Copy every line of the following data that includes the string "points".

>> start RECORDS PROVIDED

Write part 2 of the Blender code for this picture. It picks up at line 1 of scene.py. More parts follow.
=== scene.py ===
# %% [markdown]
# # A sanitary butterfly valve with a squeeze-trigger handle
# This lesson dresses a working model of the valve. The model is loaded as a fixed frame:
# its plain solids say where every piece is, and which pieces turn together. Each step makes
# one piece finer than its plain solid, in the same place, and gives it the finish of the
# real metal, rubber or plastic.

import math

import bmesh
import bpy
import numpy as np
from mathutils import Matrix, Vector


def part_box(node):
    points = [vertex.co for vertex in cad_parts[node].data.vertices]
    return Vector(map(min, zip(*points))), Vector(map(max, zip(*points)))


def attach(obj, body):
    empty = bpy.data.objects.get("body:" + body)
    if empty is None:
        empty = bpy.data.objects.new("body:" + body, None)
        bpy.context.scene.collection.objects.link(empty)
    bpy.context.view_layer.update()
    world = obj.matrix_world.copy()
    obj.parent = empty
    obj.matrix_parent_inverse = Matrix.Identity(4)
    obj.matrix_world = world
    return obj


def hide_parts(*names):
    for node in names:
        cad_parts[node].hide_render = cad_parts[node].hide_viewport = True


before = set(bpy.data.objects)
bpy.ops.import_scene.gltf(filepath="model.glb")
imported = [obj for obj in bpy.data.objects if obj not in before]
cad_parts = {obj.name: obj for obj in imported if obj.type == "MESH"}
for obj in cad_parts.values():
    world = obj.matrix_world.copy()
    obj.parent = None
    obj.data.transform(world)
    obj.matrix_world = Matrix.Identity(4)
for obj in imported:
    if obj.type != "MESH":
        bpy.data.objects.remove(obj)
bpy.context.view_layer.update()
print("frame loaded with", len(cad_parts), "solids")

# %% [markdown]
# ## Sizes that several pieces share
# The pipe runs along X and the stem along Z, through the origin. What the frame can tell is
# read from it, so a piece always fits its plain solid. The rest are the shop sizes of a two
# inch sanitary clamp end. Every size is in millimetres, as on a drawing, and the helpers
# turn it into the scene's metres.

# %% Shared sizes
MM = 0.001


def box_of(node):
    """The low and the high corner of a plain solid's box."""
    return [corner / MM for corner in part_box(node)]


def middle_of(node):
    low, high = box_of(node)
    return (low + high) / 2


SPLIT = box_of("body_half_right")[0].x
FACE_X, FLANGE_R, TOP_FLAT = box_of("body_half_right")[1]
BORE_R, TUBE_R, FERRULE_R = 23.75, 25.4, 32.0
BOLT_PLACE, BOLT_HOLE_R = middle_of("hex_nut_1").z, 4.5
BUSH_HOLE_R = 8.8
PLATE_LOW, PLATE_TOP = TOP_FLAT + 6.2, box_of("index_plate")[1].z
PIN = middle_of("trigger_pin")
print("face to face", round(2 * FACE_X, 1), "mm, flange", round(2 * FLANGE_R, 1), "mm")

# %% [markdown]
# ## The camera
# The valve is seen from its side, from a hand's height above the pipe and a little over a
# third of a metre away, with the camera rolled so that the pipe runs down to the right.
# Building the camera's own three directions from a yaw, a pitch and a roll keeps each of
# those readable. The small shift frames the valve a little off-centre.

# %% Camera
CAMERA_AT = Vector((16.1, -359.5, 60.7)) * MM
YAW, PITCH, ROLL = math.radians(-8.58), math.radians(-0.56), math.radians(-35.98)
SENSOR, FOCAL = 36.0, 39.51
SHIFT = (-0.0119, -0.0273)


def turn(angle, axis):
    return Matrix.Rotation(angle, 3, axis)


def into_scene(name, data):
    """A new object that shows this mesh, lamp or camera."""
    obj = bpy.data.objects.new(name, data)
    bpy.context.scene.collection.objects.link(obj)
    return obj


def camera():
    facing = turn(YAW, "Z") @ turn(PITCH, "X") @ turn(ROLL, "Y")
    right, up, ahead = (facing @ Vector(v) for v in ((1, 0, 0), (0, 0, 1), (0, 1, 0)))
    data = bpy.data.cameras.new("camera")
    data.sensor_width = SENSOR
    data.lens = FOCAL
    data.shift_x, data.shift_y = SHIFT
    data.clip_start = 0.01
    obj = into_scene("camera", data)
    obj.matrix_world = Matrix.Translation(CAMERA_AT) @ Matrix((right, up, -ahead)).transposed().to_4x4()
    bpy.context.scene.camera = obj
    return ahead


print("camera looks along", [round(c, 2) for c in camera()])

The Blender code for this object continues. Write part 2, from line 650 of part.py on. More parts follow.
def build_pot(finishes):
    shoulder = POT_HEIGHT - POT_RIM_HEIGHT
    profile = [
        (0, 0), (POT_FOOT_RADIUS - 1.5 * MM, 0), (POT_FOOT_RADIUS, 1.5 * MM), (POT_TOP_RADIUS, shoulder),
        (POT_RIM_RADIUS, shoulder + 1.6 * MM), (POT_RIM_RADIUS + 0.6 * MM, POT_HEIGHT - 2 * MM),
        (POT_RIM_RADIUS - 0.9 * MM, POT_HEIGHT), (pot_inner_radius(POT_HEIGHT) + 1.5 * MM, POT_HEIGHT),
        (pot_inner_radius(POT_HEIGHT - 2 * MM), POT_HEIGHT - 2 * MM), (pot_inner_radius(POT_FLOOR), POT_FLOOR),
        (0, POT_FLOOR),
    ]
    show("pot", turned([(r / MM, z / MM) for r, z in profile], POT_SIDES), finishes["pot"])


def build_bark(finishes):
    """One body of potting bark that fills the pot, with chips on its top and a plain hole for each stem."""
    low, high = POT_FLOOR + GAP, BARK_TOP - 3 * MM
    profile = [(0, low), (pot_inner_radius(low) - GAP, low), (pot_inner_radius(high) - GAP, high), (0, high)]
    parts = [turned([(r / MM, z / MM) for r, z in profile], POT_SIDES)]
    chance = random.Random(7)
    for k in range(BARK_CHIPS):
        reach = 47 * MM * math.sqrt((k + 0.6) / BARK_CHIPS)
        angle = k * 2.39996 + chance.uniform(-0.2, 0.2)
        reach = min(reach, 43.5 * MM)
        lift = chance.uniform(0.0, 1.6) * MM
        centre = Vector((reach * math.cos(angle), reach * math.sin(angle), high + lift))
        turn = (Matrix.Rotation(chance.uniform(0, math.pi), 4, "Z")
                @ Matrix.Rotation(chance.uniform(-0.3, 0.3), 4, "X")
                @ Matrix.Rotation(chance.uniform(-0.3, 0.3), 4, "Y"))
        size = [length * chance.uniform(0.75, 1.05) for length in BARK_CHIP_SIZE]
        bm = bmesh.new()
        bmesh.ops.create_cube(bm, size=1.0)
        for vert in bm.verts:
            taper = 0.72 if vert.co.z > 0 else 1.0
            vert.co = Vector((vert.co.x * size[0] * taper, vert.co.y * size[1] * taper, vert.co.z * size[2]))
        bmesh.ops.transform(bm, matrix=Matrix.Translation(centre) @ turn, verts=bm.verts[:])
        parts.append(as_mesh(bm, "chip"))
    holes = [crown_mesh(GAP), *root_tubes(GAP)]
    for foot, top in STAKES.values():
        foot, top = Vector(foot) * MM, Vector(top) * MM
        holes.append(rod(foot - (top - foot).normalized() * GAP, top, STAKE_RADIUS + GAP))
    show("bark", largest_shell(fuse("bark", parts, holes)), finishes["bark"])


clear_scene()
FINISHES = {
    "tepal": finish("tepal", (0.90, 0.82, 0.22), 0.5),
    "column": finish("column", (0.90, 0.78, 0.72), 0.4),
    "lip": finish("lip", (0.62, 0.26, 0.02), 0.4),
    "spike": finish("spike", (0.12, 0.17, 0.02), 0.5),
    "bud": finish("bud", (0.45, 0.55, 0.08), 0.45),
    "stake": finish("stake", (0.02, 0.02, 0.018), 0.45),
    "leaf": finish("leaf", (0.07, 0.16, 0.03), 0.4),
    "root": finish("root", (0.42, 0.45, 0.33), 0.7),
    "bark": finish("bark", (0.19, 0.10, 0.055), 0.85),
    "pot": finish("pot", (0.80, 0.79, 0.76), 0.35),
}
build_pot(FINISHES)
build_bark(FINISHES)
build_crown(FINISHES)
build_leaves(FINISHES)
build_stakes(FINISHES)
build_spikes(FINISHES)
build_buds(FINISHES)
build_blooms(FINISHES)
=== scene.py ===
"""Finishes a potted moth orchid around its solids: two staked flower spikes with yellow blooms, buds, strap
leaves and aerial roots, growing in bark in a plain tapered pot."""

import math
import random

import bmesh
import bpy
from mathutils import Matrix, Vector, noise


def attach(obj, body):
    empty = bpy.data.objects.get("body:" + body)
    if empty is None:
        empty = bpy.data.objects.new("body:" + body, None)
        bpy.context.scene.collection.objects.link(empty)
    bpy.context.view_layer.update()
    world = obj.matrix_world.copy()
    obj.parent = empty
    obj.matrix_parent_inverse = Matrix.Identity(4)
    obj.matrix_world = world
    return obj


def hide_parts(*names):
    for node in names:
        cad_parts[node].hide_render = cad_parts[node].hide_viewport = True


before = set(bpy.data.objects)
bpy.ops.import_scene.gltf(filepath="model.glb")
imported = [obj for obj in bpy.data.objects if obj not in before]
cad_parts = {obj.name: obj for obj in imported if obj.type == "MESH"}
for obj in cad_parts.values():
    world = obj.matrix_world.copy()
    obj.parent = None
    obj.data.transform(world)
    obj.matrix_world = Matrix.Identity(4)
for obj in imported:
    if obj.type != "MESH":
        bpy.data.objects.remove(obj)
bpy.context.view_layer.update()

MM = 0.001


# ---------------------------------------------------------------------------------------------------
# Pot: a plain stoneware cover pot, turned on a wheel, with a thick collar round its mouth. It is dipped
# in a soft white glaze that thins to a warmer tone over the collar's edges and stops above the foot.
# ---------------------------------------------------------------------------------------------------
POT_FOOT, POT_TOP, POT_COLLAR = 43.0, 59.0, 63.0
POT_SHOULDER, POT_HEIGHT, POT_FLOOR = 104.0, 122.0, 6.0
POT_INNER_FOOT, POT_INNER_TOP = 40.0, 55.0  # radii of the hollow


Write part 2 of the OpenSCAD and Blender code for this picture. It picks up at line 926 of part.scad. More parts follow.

>> end RECORDS PROVIDED

● RESULT OF THIS TASK:
    points = [vertex.co for vertex in cad_parts[node].data.vertices]
    return Vector(map(min, zip(*points))), Vector(map(max, zip(*points)))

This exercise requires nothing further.